__TASK BRIEF__. Give back the lines exactly, from the first one to the line with "disc_d = 150; // [75:1:225]", both ends included.
>> begin DATA SEGMENT
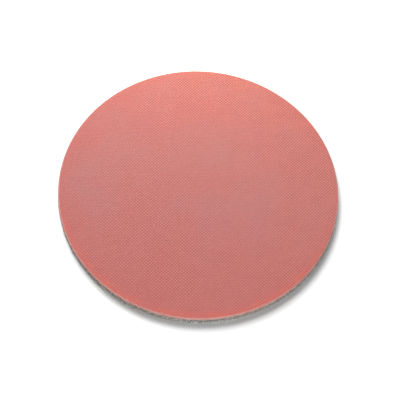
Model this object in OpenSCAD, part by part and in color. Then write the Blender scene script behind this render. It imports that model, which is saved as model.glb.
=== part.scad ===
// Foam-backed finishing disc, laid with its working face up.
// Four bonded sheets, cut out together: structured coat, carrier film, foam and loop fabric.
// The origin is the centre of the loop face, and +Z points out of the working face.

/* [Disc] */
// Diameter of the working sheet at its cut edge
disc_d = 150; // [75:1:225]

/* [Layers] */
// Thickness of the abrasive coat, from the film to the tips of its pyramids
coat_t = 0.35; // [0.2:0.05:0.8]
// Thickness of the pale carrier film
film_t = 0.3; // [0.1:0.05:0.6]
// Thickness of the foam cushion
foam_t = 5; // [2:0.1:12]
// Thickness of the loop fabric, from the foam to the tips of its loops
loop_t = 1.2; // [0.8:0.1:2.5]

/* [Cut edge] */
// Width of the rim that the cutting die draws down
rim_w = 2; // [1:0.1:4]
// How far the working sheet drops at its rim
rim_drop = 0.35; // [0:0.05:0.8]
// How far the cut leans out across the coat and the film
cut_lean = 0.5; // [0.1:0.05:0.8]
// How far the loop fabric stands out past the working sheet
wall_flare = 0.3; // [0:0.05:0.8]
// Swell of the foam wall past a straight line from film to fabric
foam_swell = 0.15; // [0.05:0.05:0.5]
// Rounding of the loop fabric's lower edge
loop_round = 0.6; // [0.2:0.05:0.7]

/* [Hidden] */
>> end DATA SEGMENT
__THE REPLY__.
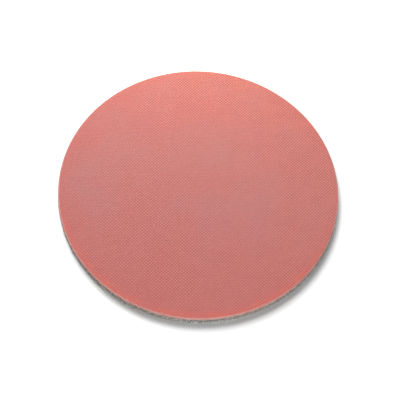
Model this object in OpenSCAD, part by part and in color. Then write the Blender scene script behind this render. It imports that model, which is saved as model.glb.
=== part.scad ===
// Foam-backed finishing disc, laid with its working face up.
// Four bonded sheets, cut out together: structured coat, carrier film, foam and loop fabric.
// The origin is the centre of the loop face, and +Z points out of the working face.

/* [Disc] */
// Diameter of the working sheet at its cut edge
disc_d = 150; // [75:1:225]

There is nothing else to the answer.